**Provided material**:
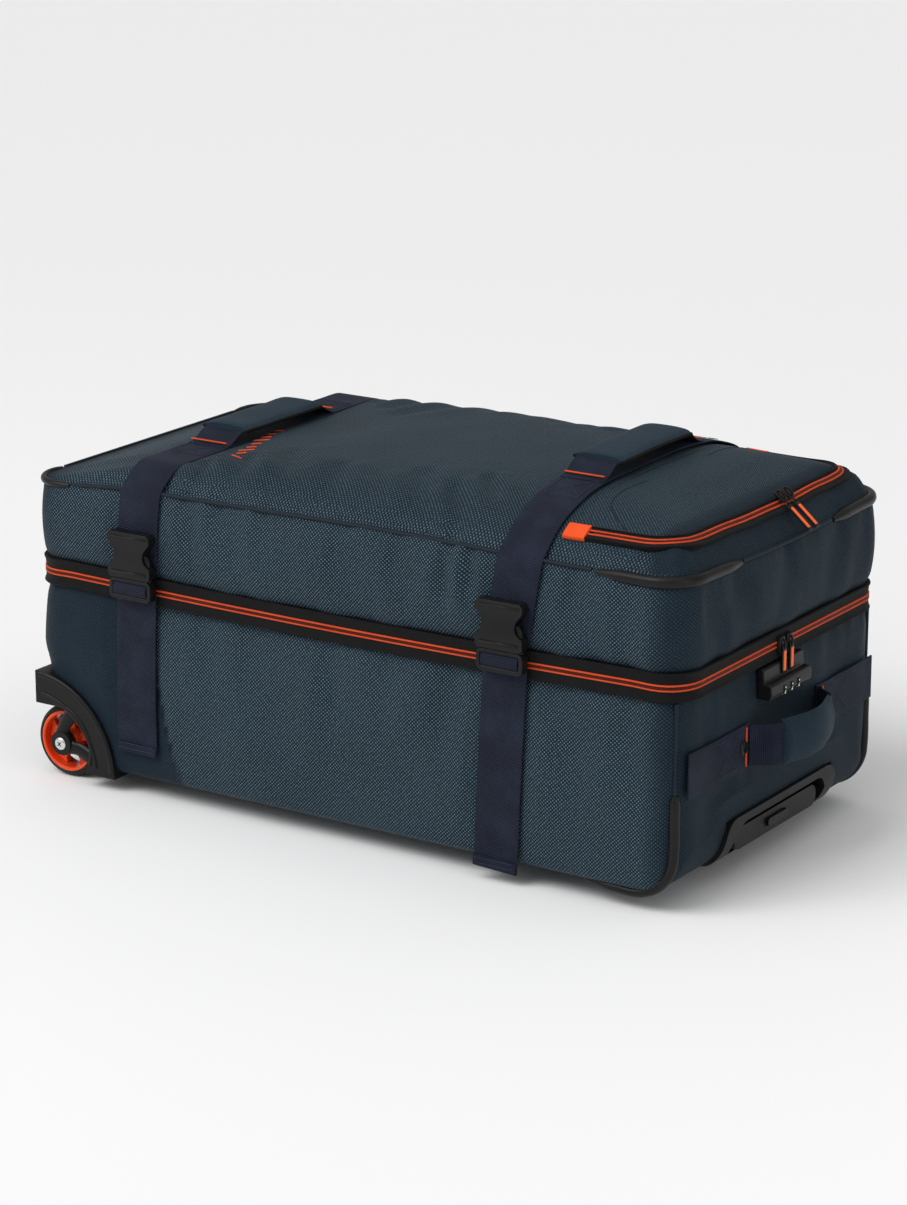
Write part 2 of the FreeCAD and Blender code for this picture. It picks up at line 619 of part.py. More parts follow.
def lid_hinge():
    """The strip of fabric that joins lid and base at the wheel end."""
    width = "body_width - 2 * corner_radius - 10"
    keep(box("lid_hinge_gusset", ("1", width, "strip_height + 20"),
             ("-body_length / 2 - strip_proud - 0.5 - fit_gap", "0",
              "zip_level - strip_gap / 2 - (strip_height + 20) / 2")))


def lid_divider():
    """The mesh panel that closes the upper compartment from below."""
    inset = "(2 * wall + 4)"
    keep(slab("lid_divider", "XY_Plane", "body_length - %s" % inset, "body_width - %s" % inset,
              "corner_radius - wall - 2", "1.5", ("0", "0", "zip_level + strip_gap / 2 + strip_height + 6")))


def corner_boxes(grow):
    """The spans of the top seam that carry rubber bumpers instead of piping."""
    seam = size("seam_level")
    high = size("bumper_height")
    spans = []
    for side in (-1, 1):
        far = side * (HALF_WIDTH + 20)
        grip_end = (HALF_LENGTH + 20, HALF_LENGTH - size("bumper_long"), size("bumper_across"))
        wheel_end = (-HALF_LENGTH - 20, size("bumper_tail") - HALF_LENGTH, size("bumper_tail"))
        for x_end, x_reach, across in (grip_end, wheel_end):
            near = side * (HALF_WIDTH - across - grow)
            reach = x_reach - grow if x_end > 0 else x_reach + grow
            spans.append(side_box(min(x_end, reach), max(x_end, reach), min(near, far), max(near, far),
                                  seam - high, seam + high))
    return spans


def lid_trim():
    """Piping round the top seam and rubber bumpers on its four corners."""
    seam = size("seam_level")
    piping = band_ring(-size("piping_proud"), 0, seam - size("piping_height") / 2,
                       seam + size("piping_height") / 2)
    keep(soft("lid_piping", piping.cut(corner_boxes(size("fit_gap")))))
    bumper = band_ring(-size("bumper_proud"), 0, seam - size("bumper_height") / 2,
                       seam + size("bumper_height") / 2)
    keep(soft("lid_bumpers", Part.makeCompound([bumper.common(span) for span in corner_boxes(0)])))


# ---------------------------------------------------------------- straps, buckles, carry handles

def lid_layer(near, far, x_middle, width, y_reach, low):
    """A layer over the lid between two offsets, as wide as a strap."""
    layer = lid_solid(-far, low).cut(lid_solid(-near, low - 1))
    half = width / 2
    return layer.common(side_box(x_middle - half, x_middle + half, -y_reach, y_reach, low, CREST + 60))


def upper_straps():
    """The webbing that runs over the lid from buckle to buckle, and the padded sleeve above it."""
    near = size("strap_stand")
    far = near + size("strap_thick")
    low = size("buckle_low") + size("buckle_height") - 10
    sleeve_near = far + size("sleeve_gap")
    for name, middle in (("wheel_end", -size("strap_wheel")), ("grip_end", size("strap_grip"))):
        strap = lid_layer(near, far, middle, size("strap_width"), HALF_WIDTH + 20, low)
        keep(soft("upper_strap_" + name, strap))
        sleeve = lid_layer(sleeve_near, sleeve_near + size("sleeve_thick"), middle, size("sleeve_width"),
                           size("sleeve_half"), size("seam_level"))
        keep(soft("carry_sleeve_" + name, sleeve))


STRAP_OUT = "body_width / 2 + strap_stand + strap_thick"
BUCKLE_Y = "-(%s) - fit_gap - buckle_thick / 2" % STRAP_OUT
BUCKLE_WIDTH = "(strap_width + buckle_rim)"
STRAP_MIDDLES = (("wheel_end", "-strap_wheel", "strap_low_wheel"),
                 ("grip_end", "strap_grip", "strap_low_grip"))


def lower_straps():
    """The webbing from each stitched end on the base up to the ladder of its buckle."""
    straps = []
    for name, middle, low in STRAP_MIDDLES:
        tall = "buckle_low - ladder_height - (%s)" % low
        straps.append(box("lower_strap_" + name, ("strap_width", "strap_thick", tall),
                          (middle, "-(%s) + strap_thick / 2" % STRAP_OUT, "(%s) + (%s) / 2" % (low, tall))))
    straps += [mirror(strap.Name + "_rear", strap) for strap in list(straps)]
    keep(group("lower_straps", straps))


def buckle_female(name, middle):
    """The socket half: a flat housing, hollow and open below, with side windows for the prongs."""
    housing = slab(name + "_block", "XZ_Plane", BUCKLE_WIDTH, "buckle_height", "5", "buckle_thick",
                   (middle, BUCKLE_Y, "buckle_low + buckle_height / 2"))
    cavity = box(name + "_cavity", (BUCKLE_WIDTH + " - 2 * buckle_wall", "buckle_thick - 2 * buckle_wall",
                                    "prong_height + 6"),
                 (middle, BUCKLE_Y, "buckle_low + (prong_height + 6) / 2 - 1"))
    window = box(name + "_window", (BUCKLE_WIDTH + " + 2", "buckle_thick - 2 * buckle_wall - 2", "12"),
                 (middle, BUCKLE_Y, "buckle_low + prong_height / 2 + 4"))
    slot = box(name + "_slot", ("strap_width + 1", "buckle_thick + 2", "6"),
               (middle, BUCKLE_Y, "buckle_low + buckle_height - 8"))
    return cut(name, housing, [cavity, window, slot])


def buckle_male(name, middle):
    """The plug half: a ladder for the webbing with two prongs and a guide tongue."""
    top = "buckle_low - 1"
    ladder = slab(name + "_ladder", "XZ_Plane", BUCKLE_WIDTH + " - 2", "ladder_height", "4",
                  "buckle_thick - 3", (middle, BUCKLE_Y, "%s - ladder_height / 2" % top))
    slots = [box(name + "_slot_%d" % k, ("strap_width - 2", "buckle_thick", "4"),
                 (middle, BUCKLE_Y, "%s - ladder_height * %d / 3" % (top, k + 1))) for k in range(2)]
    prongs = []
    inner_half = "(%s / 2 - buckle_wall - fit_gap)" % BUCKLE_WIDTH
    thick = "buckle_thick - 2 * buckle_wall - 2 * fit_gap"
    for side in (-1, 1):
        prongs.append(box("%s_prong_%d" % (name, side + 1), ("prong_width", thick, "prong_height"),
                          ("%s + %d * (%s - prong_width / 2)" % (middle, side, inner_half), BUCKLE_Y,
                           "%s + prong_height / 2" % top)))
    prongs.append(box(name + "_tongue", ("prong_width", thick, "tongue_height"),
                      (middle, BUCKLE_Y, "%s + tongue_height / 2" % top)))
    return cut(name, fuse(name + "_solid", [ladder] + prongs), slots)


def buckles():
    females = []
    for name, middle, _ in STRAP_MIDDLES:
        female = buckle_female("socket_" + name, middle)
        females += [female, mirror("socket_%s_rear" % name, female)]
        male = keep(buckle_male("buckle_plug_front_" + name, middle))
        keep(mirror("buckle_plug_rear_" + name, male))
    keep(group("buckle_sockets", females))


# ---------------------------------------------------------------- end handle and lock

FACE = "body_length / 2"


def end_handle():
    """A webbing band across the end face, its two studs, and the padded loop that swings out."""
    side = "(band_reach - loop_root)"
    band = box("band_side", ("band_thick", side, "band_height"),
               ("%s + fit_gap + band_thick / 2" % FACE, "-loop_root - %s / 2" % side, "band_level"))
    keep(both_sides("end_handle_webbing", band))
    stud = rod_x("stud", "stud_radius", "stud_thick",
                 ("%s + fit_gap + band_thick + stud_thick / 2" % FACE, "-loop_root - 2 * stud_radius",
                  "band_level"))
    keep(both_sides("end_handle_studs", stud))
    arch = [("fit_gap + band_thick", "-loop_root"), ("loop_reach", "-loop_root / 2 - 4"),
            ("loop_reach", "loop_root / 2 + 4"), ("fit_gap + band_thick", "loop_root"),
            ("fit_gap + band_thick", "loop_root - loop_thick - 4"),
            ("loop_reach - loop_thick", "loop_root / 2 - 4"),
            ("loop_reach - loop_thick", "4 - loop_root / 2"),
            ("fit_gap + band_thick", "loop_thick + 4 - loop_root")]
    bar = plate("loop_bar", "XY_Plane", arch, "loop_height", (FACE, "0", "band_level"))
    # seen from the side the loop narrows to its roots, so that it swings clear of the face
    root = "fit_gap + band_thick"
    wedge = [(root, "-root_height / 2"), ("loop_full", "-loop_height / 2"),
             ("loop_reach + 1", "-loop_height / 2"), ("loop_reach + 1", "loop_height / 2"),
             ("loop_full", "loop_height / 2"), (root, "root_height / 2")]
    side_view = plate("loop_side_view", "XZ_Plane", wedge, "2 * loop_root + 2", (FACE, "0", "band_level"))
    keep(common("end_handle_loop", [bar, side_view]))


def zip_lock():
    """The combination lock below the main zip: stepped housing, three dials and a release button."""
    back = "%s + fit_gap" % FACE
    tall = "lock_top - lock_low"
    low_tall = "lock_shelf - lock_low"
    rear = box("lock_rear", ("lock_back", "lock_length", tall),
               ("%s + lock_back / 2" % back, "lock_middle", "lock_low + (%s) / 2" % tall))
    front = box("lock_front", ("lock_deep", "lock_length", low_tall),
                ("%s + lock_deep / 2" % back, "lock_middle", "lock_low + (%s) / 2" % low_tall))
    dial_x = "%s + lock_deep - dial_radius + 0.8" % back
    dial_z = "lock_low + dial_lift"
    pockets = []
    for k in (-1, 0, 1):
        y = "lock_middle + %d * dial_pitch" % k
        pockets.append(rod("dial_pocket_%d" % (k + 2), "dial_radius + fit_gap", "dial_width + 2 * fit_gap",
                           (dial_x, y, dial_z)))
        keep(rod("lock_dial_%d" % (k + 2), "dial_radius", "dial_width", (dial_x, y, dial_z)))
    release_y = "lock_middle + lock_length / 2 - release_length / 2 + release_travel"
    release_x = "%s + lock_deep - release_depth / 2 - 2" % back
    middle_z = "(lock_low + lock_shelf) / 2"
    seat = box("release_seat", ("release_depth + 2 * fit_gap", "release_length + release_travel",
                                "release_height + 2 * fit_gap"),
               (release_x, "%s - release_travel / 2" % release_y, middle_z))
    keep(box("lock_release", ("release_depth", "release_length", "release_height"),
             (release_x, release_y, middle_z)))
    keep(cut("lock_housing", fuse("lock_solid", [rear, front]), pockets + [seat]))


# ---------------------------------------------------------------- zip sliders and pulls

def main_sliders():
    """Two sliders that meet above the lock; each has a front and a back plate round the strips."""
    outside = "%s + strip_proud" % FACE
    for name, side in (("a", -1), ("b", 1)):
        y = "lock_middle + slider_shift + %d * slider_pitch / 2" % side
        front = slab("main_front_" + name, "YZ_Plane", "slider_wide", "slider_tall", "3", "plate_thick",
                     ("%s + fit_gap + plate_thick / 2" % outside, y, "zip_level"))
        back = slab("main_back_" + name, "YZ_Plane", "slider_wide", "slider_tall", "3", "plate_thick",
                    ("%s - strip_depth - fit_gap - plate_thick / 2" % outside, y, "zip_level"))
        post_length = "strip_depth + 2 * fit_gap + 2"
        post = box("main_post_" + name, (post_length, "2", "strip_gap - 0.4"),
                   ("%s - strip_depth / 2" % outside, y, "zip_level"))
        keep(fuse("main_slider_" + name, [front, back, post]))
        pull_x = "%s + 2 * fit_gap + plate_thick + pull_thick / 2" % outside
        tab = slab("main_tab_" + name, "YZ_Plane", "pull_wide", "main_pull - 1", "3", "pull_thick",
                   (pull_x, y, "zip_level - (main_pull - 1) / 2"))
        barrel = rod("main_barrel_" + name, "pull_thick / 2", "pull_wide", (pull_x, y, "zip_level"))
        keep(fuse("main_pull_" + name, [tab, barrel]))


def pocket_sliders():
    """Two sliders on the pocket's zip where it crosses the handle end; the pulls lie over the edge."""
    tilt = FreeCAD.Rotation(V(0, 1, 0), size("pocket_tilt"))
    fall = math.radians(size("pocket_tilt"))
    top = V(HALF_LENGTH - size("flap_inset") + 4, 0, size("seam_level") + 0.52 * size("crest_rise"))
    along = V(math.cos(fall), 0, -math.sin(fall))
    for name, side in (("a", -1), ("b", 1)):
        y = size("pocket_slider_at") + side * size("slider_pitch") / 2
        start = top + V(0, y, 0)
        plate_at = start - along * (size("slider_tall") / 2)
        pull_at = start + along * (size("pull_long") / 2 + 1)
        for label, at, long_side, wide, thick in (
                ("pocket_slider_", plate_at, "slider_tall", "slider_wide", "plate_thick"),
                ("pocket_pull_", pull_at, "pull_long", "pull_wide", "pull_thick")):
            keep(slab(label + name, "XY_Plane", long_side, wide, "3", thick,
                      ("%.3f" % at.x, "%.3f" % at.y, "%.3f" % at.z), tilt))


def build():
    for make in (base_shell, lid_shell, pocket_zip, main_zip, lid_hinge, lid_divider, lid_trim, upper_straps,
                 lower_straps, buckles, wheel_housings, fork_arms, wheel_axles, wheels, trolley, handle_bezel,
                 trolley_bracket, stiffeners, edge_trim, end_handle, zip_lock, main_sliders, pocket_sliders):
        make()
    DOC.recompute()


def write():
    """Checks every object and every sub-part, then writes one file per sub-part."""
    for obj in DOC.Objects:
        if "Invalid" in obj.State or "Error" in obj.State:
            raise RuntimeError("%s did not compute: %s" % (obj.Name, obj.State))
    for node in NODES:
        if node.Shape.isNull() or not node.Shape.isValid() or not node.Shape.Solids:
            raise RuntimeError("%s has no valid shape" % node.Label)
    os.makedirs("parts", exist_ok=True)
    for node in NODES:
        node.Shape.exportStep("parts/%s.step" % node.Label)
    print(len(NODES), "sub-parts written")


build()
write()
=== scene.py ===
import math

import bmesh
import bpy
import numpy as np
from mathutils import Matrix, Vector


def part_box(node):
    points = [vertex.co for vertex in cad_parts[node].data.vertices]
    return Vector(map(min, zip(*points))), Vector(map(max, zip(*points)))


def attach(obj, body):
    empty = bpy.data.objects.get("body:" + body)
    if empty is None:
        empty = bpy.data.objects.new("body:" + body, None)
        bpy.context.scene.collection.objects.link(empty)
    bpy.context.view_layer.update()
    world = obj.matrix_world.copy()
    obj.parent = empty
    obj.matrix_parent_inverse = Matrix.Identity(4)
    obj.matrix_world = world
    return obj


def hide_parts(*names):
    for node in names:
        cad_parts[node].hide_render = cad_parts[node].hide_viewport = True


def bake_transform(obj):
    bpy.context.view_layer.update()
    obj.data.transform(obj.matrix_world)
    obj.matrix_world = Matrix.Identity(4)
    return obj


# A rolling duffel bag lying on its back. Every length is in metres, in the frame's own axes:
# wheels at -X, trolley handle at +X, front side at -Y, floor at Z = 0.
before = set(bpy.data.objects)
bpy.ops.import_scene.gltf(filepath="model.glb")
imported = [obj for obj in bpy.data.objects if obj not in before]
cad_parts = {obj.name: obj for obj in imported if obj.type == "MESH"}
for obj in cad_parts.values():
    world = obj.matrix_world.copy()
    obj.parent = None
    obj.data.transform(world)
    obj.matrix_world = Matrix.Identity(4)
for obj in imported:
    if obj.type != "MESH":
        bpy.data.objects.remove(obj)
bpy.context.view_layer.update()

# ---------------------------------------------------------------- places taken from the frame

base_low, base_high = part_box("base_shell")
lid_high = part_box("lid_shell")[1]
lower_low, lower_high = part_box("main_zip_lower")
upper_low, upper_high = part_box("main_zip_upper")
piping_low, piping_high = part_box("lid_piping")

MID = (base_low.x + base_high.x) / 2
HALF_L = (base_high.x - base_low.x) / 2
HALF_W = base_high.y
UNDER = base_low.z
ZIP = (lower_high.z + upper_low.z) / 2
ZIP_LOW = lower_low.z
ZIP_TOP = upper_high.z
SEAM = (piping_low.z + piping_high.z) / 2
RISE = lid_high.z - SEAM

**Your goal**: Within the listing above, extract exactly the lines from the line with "DOC.recompute()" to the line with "before = set(bpy.data.objects)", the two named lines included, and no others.

**Task response**:
    DOC.recompute()


def write():
    """Checks every object and every sub-part, then writes one file per sub-part."""
    for obj in DOC.Objects:
        if "Invalid" in obj.State or "Error" in obj.State:
            raise RuntimeError("%s did not compute: %s" % (obj.Name, obj.State))
    for node in NODES:
        if node.Shape.isNull() or not node.Shape.isValid() or not node.Shape.Solids:
            raise RuntimeError("%s has no valid shape" % node.Label)
    os.makedirs("parts", exist_ok=True)
    for node in NODES:
        node.Shape.exportStep("parts/%s.step" % node.Label)
    print(len(NODES), "sub-parts written")


build()
write()
=== scene.py ===
import math

import bmesh
import bpy
import numpy as np
from mathutils import Matrix, Vector


def part_box(node):
    points = [vertex.co for vertex in cad_parts[node].data.vertices]
    return Vector(map(min, zip(*points))), Vector(map(max, zip(*points)))


def attach(obj, body):
    empty = bpy.data.objects.get("body:" + body)
    if empty is None:
        empty = bpy.data.objects.new("body:" + body, None)
        bpy.context.scene.collection.objects.link(empty)
    bpy.context.view_layer.update()
    world = obj.matrix_world.copy()
    obj.parent = empty
    obj.matrix_parent_inverse = Matrix.Identity(4)
    obj.matrix_world = world
    return obj


def hide_parts(*names):
    for node in names:
        cad_parts[node].hide_render = cad_parts[node].hide_viewport = True


def bake_transform(obj):
    bpy.context.view_layer.update()
    obj.data.transform(obj.matrix_world)
    obj.matrix_world = Matrix.Identity(4)
    return obj


# A rolling duffel bag lying on its back. Every length is in metres, in the frame's own axes:
# wheels at -X, trolley handle at +X, front side at -Y, floor at Z = 0.
before = set(bpy.data.objects)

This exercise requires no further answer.